Davis had a distinguished career as a medical librarian at UC Davis in California. When she retired in 2014, she was Assistant Head, Health Sciences Libraries, and Operational Head of the Blaisdell Medical Library. She lives in Oakland, CA.

When Wilson published the novel, she was free but formerly an indentured servant in Milford. Her stated hope was to earn sufficient money to “support herself and child.” Instead, her novel, Our Nig; or Sketches From the Life of A Free Black, became a powerful and controversial narrative that continues to touch and unsettle readers around the world.

Long thought to be the work of a white author, Wilson’s novel sunk into obscurity until 1983 when Henry Louis Gates republished the novel with his discoveries that the author was African American and that the story was largely autobiographical.

Jerrianne Boggis founded the Harriet Wilson Project in 2003 with Mabelle Barnette, Gloria Henry, and Claudette Williams, in response to an op-ed in Milford’s local paper outlining why high school students should not study Wilson’s novel. The group later expanded to include historian Barbara White, author Stasia Millett, and artist Napoleon-Jones Henderson.

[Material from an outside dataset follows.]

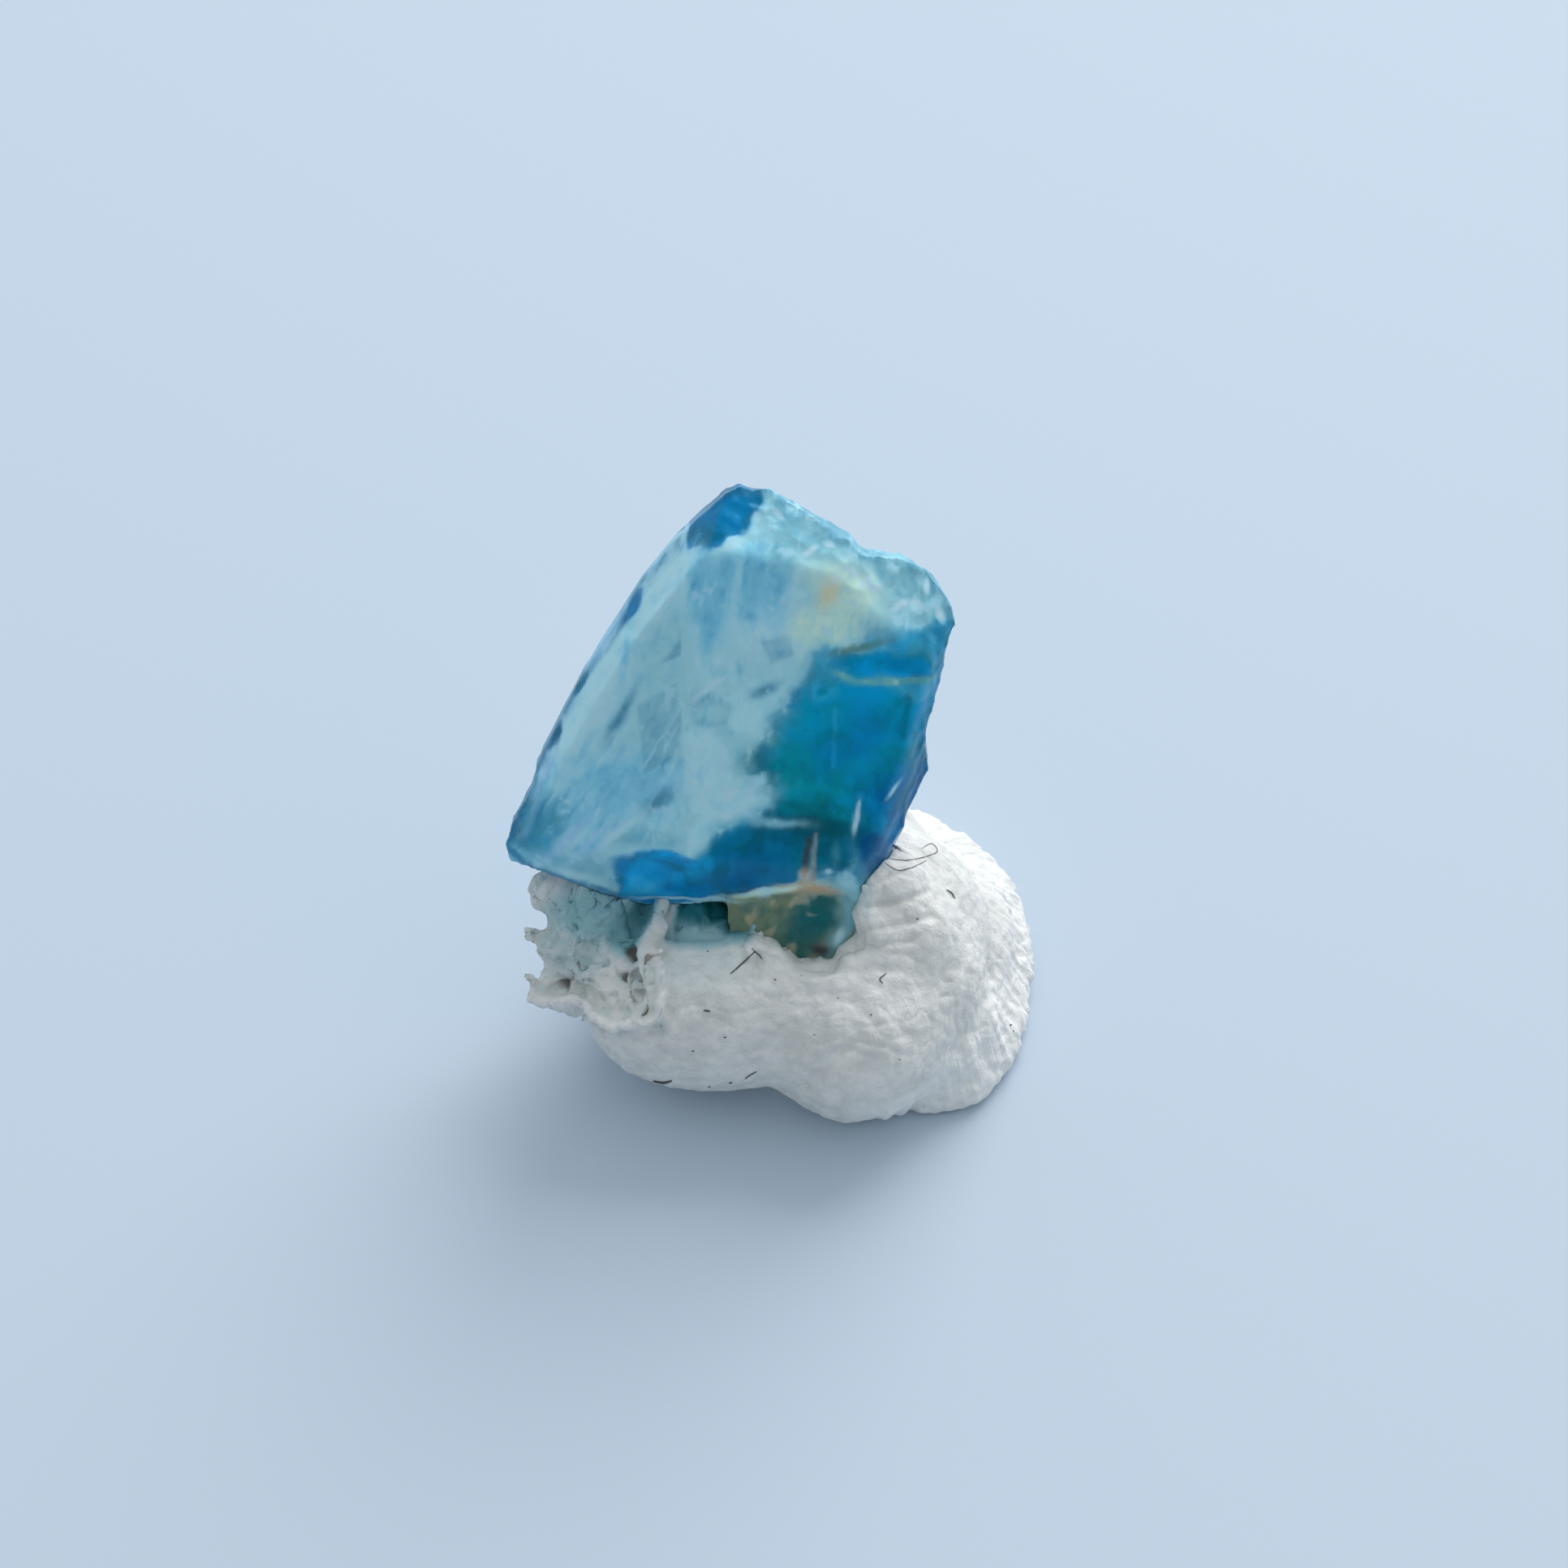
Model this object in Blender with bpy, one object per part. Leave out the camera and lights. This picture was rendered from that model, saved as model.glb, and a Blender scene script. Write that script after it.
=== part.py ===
"""A euclase cleavage fragment standing in a wad of white mounting putty.

Metres, +Z up, origin on the base under the middle of the object. The broad face of the crystal
looks along -Y and leans back. The crystal is first modelled upright in its own frame, where x runs
across the broad face, y runs away from it and z runs up it, with zero at the foot of the wedge.
"""

from math import cos, radians, sin, tau

import bmesh
import bpy
from mathutils import Matrix, Vector, noise

MM = 0.001

# Driving dimensions, in millimetres and degrees
LEAN = 35.0
CRYSTAL_FOOT = (0.0, 1.05, 3.58)
CRYSTAL_BACK = 3.6
RIDGE_X = -1.78
LEFT_FACE_SLOPE = 0.17
RIGHT_FACE_SLOPE = 0.09
CLEARANCE = 0.3
SOCKET_REACH = 3.2
SKIRT_PITCH = 0.48
SKIRT_TOOTH = 0.055
PUTTY_VOXEL = 0.36

# Outline of the fragment, seen square on to the broad face, clockwise from its top
CRYSTAL_OUTLINE = [
    (-0.66, 9.94),
    (-0.40, 9.85),
    (-0.07, 9.87),
    (0.97, 9.23),
    (1.53, 8.87),
    (1.83, 8.58),
    (2.61, 8.45),
    (3.13, 8.16),
    (3.51, 7.64),
    (3.75, 7.03),
    (3.61, 6.84),
    (3.51, 6.16),
    (3.13, 4.74),
    (3.23, 3.90),
    (2.80, 3.04),
    (2.61, 2.45),
    (2.28, 1.90),
    (1.20, 1.35),
    (-0.97, 1.28),
    (-1.77, 1.15),
    (-2.54, 1.08),
    (-3.20, 1.21),
    (-4.97, 1.90),
    (-5.41, 2.03),
    (-5.46, 2.38),
    (-5.35, 2.84),
    (-4.90, 3.66),
    (-4.83, 4.05),
    (-3.98, 5.75),
    (-3.40, 6.77),
    (-2.67, 7.92),
    (-2.03, 8.72),
    (-0.97, 9.82),
]

# Outline of the stained wedge under the fragment, most of it pushed into the putty
WEDGE_OUTLINE = [
    (2.30, 2.30),
    (2.11, 1.40),
    (1.91, 0.46),
    (1.45, -0.31),
    (0.63, -0.60),
    (-0.28, -0.31),
    (-0.81, 0.46),
    (-0.95, 1.10),
    (-0.97, 1.90),
    (0.60, 2.60),
]

# Bevelled faces: two points of the edge, depth of the edge, then inset and depth where the face ends
FRONT_BEVELS = [
    ((-4.83, 4.05), (-3.40, 6.77), 1.15, 0.42, 0.30),
    ((-3.40, 6.77), (-2.03, 8.72), 1.10, 0.42, 0.20),
    ((-2.03, 8.72), (-0.97, 9.82), 1.00, 0.50, 0.05),
    ((-1.50, 9.71), (0.20, 10.17), 0.50, 0.87, 0.05),
    ((-0.07, 9.87), (1.53, 8.87), 0.60, 0.45, 0.22),
    ((1.83, 8.58), (3.13, 8.16), 0.65, 0.35, 0.36),
    ((2.61, 8.45), (3.75, 7.03), 1.05, 1.00, 0.40),
    ((3.75, 7.03), (3.13, 4.74), 1.05, 0.40, 0.44),
    ((3.23, 3.90), (2.61, 2.45), 1.20, 0.55, 0.42),
    ((-5.41, 2.03), (-2.54, 1.08), 1.10, 0.95, 0.42),
    ((-2.54, 1.08), (2.28, 1.40), 0.70, 1.00, 0.18),
    ((-5.46, 2.38), (-4.83, 4.05), 1.20, 0.40, 0.52),
]
BACK_BEVELS = [
    ((-5.46, 2.38), (-3.98, 5.75), 1.75, 1.60, 2.55),
    ((-3.98, 5.75), (-0.97, 9.82), 1.70, 1.50, 2.85),
    ((-0.97, 9.82), (1.83, 8.58), 1.65, 1.90, 3.00),
    ((1.83, 8.58), (3.75, 7.03), 1.90, 1.40, 3.20),
    ((3.75, 7.03), (3.13, 4.74), 2.00, 0.90, 3.30),
    ((3.23, 3.90), (2.28, 1.90), 2.10, 0.90, 3.25),
    ((2.28, 1.35), (-2.54, 1.08), 2.30, 1.30, 3.10),
    ((-2.54, 1.08), (-5.41, 2.03), 1.90, 1.60, 2.70),
]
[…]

Eventually, the town of Milford agreed to locate a memorial in Bicentennial Park and the Project commissioned sculptor Fern Cunningham to create a statue, unveiled in 2006, to commemorate Harriet Wilson. BHTNH offers tours of Milford each year, telling little-known stories of people, places, and events spanning three centuries that bring the town’s African American heritage to life.